Человечество принесло кошкам столько страданий, что удивительно, как они вообще до сих пор не стали нас сторониться. Кошки давно могли бы озлобиться. Однако, поколение за поколением, продолжают нас прощать. Каждый раз, как на свет появляется новый помет, беспомощные котята, жалобно мяукая, предлагают нам начать все с чистого листа, дают возможность людям подтянуться и исправить свои ошибки. Наше прошлое свидетельствует о том, на какую жестокость мы способны, но кошки продолжают ожидать от нас лучшего. Не могут, не должны люди высокомерно считать себя венцом творения, по крайней мере до тех пор, пока не сумеют оправдать доверие и надежду, что светятся в глазах котенка.
У меня все не выходила из головы женщина, сбившая тогда на своей машине Сэма. Порой это походило на наваждение. Мой гнев давно отбушевал и угас, как пожар. Тогда, много лет назад, читая газетные истории о родителях, прощающих убийц своих детей, я считала, что они грешат против правды, потому что не могла в такое поверить.
Может, время и не лечит все, но оно, по крайней мере, помогает объективно воспринимать произошедшее. Давным-давно вышли из моды «форды-эскорт», так что я почти их не встречала, тем более синих. Та машина, что сбила Сэма, тоже, наверное, много лет валялась на свалке. Улицы были теперь заполнены совсем другими автомобилями, с четырьмя ведущими колесами. Я наконец до конца осознала, что смерть Сэма была трагедией и для той женщины. Тот январский день 1983 года, должно быть, навсегда врезался в ее память, оставив в ее душе такие же глубокие шрамы, как и в моей. Всякий раз, садясь за руль или просто заметив светловолосого мальчика, перебегающего дорогу, она, думаю, видела перед собой призрак.
В конце концов я почувствовала, что выдержала бы встречу с этой женщиной, будь такое возможно. Я могла теперь вычеркнуть несколько строк из мстительной памяти. В интервью для одного журнала я упомянула об этой своей готовности. Мне хотелось положить руки ей на плечи, признавая боль, которую она испытывала все эти годы, и сказать, что я простила ее. До конца.
Ответ пришел по почте, но совсем не тот, которого я ожидала.
«Дорогая Хелен.
Жена показала мне недавнюю статью про вас и настояла, чтобы я вам написал, потому что нам обоим было грустно читать о том, как ужасно вы страдали после смерти Сэма.

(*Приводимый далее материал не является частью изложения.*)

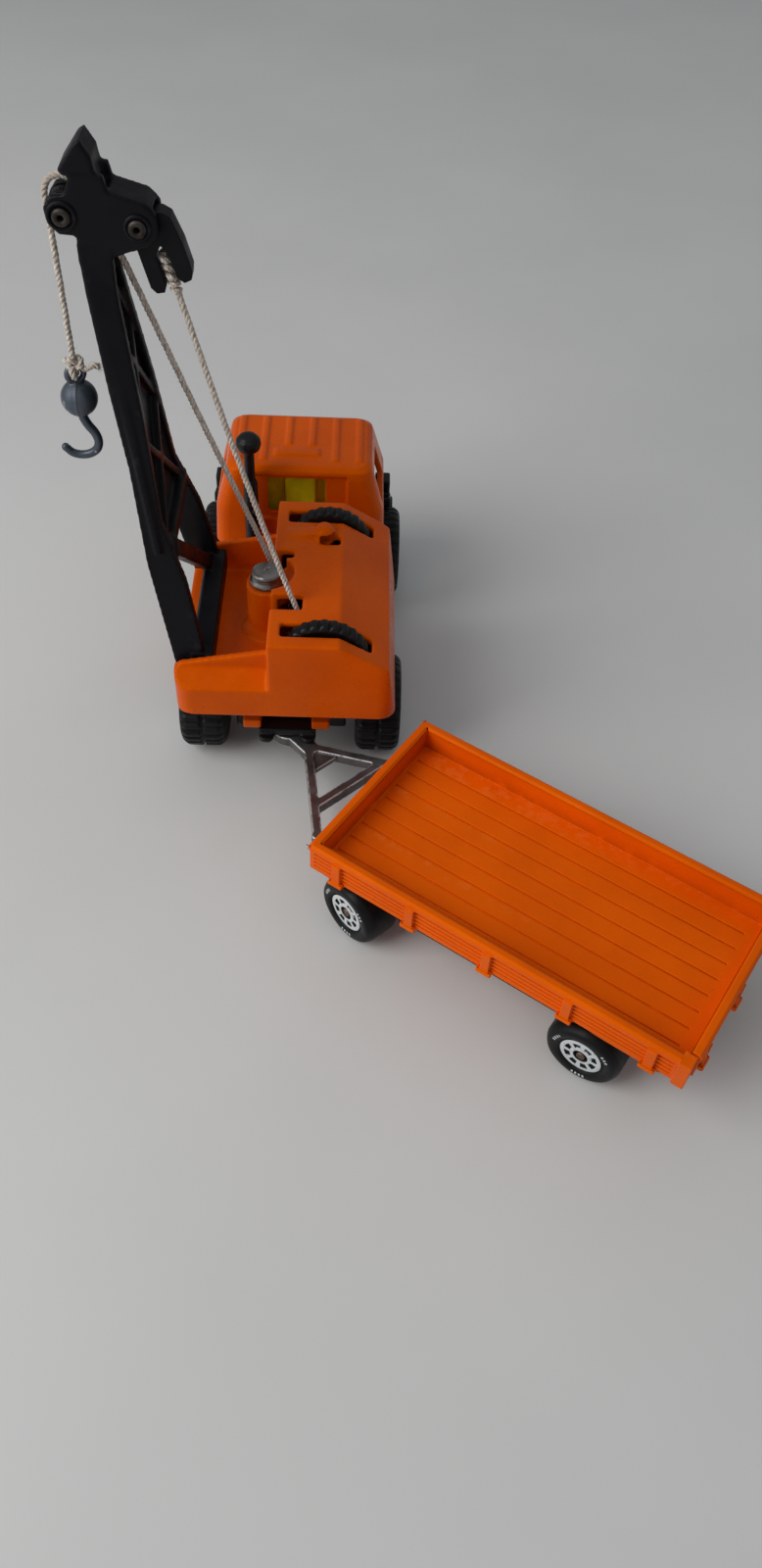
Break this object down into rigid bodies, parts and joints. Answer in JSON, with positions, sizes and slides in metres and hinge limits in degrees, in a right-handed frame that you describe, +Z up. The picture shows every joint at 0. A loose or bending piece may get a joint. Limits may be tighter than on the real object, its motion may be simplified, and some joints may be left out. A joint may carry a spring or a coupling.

Я не уверен, что это вас хоть как-то утешит, но я ведь тогда был на месте происшествия: случайно оказался там почти сразу после того, как все случилось. Той женщины в машине не было, я решил, что она побежала за помощью. Мой попутчик выбежал на дорогу, чтобы остановить движение. А я оставался с Сэмом — он был без сознания, и поэтому я могу вас уверить, что он совершенно не страдал. Я думаю, он скончался как раз в то время, когда я был с ним рядом, еще до того, как подоспели полиция и врачи со „скорой помощи“ — кстати, все они, без исключения, оказались людьми сердечными и действовали очень разумно.